All of lore.kernel.org
 help / color / mirror / Atom feed
* [PATCH for-rc] RDMA/core: Fix corrupted SL on passive side
@ 2021-03-22 13:35 Håkon Bugge
  2021-03-23 19:46 ` Jason Gunthorpe
  0 siblings, 1 reply; 6+ messages in thread
From: Håkon Bugge @ 2021-03-22 13:35 UTC (permalink / raw)
  To: Doug Ledford, Jason Gunthorpe, linux-rdma

On RoCE systems, a CM REQ contains a Primary Hop Limit > 1 and Primary
Subnet Local is zero.

In cm_req_handler(), the cm_process_routed_req() function is
called. Since the Primary Subnet Local value is zero in the request,
and since this is RoCE (Primary Local LID is permissive), the
following statement will be executed:

      IBA_SET(CM_REQ_PRIMARY_SL, req_msg, wc->sl);

This corrupts SL in req_msg if it was different from zero. In other
words, a request to setup a connection using an SL != zero, will not
be honored, and a connection using SL zero will be created instead.

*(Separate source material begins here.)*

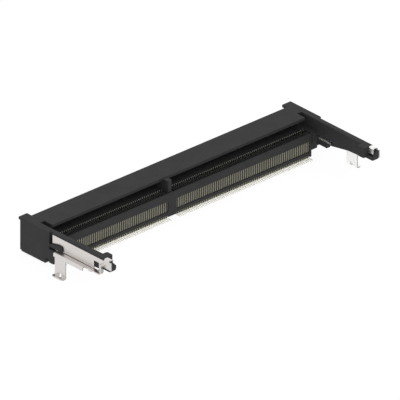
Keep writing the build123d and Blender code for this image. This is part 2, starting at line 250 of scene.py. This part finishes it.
# %% Start a shared group
def new_group(name, inputs, outputs):
    """An empty shader group with named sockets; inputs and outputs are (name, type, value)."""
    group = bpy.data.node_groups.new(name, "ShaderNodeTree")
    for label, kind, value in inputs:
        group.interface.new_socket(label, in_out="INPUT", socket_type=kind).default_value = value
    for label, kind in outputs:
        group.interface.new_socket(label, in_out="OUTPUT", socket_type=kind)
    return group, group.nodes.new("NodeGroupInput"), group.nodes.new("NodeGroupOutput")


# %% Fine grain
GRAIN_DETAIL = 3.0
GRAIN_HARDNESS = 0.6
MOTTLE_DETAIL = 2.0


def build_grain():
    """Tone and height of a fine grain that can be drawn out along one axis."""
    group, come, go = new_group(
        "fine grain",
        [
            ("Stretch", "NodeSocketVector", (1.0, 1.0, 1.0)),
            ("Scale", "NodeSocketFloat", 4000.0),
            ("Mottle Scale", "NodeSocketFloat", 300.0),
        ],
        [("Tone", "NodeSocketFloat"), ("Mottle", "NodeSocketFloat"), ("Height", "NodeSocketFloat")],
    )
    place = group.nodes.new("ShaderNodeTexCoord")
    drawn = group.nodes.new("ShaderNodeVectorMath")
    drawn.operation = "MULTIPLY"
    group.links.new(place.outputs["Object"], drawn.inputs[0])
    group.links.new(come.outputs["Stretch"], drawn.inputs[1])
    fine = group.nodes.new("ShaderNodeTexNoise")
    fine.inputs["Detail"].default_value = GRAIN_DETAIL
    fine.inputs["Roughness"].default_value = GRAIN_HARDNESS
    group.links.new(drawn.outputs[0], fine.inputs["Vector"])
    group.links.new(come.outputs["Scale"], fine.inputs["Scale"])
    broad = group.nodes.new("ShaderNodeTexNoise")
    broad.inputs["Detail"].default_value = MOTTLE_DETAIL
    group.links.new(place.outputs["Object"], broad.inputs["Vector"])
    group.links.new(come.outputs["Mottle Scale"], broad.inputs["Scale"])
    group.links.new(fine.outputs["Fac"], go.inputs["Tone"])
    group.links.new(broad.outputs["Fac"], go.inputs["Mottle"])
    group.links.new(fine.outputs["Fac"], go.inputs["Height"])
    return group


GRAIN = build_grain()
print("nodes in the grain group:", len(GRAIN.nodes))

# %% Soft edges
EDGE_RADIUS = 0.00005
EDGE_SAMPLES = 4


def build_edges():
    """Softened normal and edge mask: how far the rounded normal turns from the flat one."""
    group, come, go = new_group(
        "soft edges",
        [("Strength", "NodeSocketFloat", 6.0)],
        [("Mask", "NodeSocketFloat"), ("Normal", "NodeSocketVector")],
    )
    rounded = group.nodes.new("ShaderNodeBevel")
    rounded.samples = EDGE_SAMPLES
    rounded.inputs["Radius"].default_value = EDGE_RADIUS
    flat = group.nodes.new("ShaderNodeNewGeometry")
    turn = group.nodes.new("ShaderNodeVectorMath")
    turn.operation = "DOT_PRODUCT"
    group.links.new(rounded.outputs[0], turn.inputs[0])
    group.links.new(flat.outputs["Normal"], turn.inputs[1])
    away = math_node(group, "SUBTRACT", 1.0, turn.outputs["Value"])
    mask = math_node(group, "MULTIPLY", away, come.outputs["Strength"], clamp=True)
    group.links.new(mask, go.inputs["Mask"])
    group.links.new(rounded.outputs[0], go.inputs["Normal"])
    return group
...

Fixed by not calling cm_process_routed_req() on RoCE systems.

Fixes: 3971c9f6dbf2 ("IB/cm: Add interim support for routed paths")
Signed-off-by: Håkon Bugge <haakon.bugge@oracle.com>
---
 drivers/infiniband/core/cm.c | 3 ++-
 1 file changed, 2 insertions(+), 1 deletion(-)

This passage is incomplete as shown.